(PROVIDED ENTRIES)
##############################
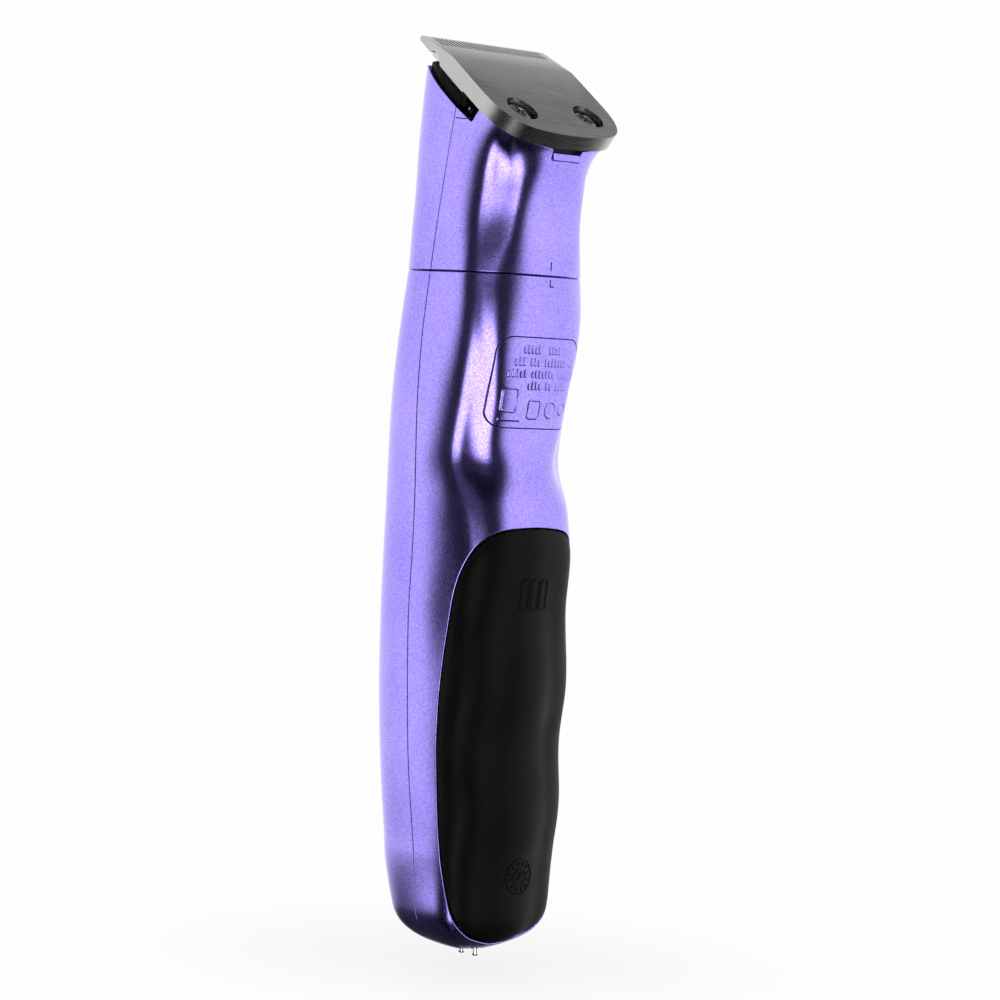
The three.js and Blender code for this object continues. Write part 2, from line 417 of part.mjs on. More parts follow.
##############################
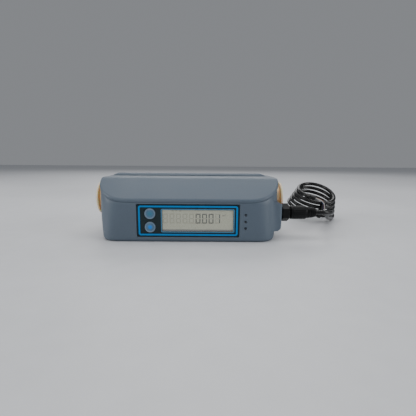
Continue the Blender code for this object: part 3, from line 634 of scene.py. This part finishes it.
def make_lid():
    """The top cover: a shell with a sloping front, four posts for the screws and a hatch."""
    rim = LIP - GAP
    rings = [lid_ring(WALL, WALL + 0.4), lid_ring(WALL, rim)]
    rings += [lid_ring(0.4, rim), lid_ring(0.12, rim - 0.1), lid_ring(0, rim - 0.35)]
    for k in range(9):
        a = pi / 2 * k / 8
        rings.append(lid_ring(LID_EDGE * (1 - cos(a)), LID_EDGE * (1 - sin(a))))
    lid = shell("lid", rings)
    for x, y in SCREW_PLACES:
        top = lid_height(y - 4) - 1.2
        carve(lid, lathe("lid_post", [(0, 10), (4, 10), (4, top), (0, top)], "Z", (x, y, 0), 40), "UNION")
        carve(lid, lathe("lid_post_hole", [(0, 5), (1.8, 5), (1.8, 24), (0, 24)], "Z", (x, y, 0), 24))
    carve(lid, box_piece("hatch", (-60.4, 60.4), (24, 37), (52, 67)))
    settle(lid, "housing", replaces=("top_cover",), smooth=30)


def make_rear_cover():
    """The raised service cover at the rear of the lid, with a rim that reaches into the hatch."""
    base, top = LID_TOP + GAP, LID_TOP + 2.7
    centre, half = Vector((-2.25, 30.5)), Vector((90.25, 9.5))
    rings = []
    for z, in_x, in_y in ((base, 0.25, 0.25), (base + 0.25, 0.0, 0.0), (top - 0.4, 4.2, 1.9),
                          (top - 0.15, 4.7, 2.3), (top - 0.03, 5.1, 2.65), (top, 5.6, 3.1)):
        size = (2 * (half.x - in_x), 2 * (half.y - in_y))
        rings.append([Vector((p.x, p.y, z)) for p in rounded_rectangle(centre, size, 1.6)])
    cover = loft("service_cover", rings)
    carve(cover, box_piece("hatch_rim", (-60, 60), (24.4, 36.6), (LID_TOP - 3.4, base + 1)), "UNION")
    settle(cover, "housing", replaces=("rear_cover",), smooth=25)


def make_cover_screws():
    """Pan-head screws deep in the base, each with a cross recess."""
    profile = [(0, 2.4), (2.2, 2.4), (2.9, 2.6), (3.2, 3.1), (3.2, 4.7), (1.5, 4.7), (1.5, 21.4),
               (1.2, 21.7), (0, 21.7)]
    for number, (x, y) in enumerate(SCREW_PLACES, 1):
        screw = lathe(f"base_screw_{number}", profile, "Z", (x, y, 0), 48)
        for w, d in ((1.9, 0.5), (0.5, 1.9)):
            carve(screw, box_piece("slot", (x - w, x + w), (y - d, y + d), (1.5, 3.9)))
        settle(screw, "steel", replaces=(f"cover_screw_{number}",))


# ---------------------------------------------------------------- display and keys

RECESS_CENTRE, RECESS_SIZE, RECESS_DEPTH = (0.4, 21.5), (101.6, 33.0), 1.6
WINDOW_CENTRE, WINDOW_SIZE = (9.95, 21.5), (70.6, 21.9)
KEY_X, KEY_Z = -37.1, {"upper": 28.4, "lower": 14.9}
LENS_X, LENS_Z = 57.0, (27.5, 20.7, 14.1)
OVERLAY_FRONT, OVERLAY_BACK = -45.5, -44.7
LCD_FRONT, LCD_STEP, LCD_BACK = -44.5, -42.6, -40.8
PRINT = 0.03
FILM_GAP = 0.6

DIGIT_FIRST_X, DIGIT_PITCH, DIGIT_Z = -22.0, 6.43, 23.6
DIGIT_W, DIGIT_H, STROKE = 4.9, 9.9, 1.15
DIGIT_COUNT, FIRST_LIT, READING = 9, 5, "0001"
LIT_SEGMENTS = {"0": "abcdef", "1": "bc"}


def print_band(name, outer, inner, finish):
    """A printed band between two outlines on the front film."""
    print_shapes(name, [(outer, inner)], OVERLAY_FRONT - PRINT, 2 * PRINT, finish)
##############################
(EXERCISE DIRECTIONS) How many lines in these entries hold the string "Blender"? Answer with the number alone.

(EXERCISE RESPONSE) 2